Having bolstered her ardor for Cohen and his work with the requisite elbow grease research, it was time to face the music, literally.
“Gradually we began extricating the songs we felt most connected to,” Zuckerman explains. “It was very hard to choose which songs to do, from all the material we’d read.” With 15 studio albums, four EPs, 10 live records, and nine compilations in the Cohen discography, Zuckerman and Alon had their work cut out for them.
A tactical approach was required. “We began to consider the music according to topics – his approach to art, to society, relationships between men and women, fatherhood, everything. We ended up with an hour-long show, with seven songs.”
Bringing Leonard's spirit to the stage
Leonard is not meant as a bio of the great singer-songwriter-novelist-poet. Zuckerman would like her audiences to go home with more than just vignettes of Cohen’s life and snippets of his heartfelt numbers ringing in their ears.
“We bring Leonard’s spirit to the stage,” she says. “It was clear to me from the start that I didn’t want Gil to portray Leonard. This was not a matter of an actor trying to imitate him. It is more about the way Gil connected with the text we chose. This wise man [Cohen] has something to tell us, about war and about love, about God and self-acceptance.”
Cohen, despite all the megastardom he achieved, particularly in the last decade or so of his life, never strutted his stuff. He always gave the impression of being a deep thinker, and never played the guru.

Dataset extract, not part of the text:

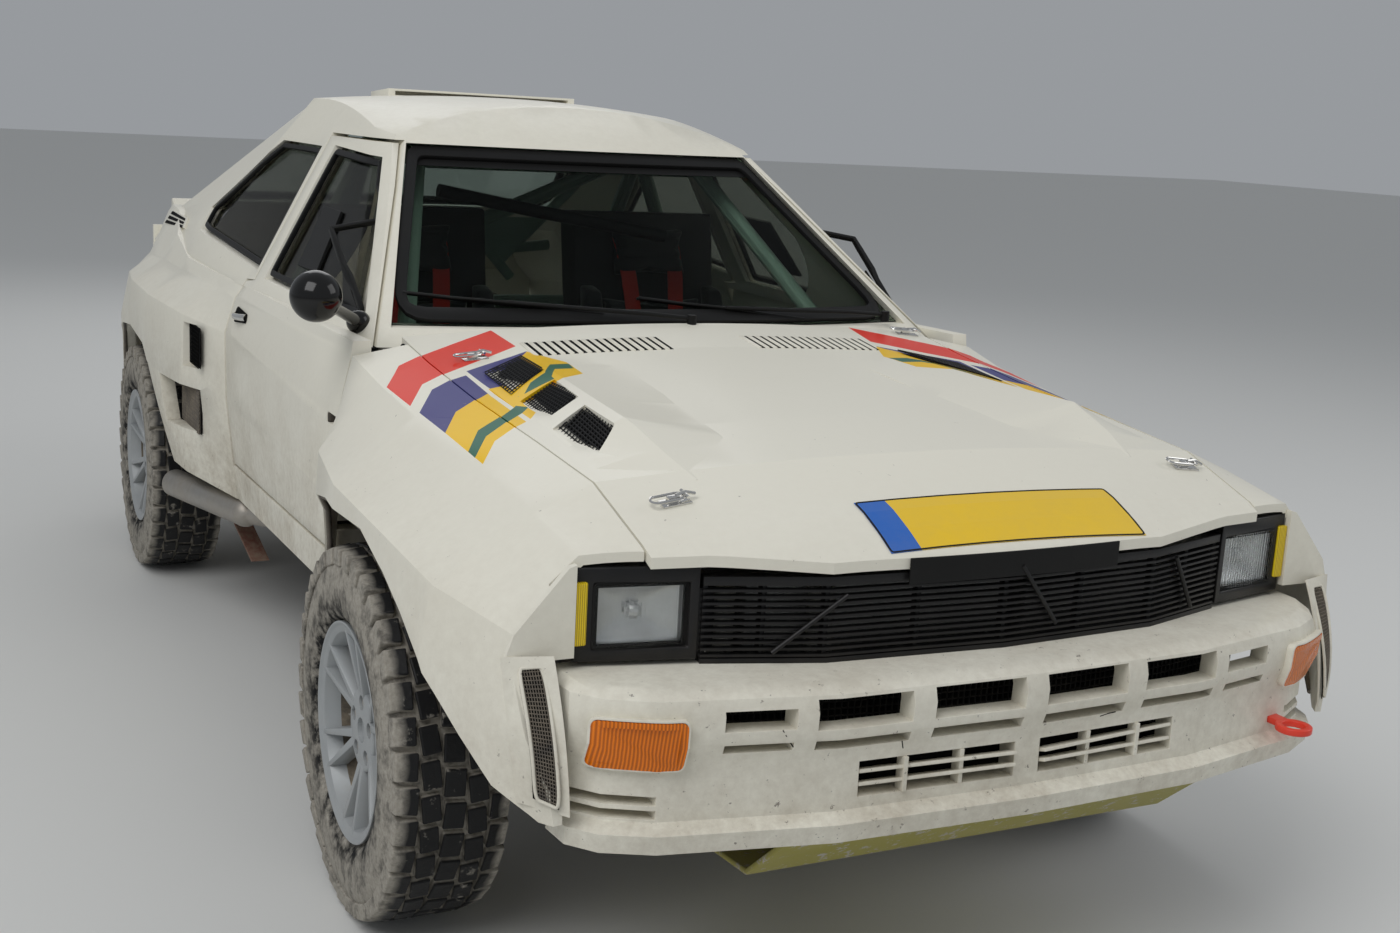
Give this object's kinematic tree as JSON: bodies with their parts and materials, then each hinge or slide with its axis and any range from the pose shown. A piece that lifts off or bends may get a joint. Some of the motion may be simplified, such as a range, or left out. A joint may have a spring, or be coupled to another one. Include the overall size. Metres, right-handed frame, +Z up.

“He never rested on his laurels,” Zuckerman observes. “He said, in the end, thanks for everything, although it may have all been a mistake. He was never satisfied. He was like a bottomless pit. He, for example, said I always worked ceaselessly but I never called it art. It was just comfortable, like a horse in front of a cart. I am just a little Jew who wrote things from the Bible. It’s not my job to explain the history of mankind.”
That may very well have been the case, but Cohen certainly conveyed considered sagacious observations and deep emotion in his work, both of which could do nicely for us all these days.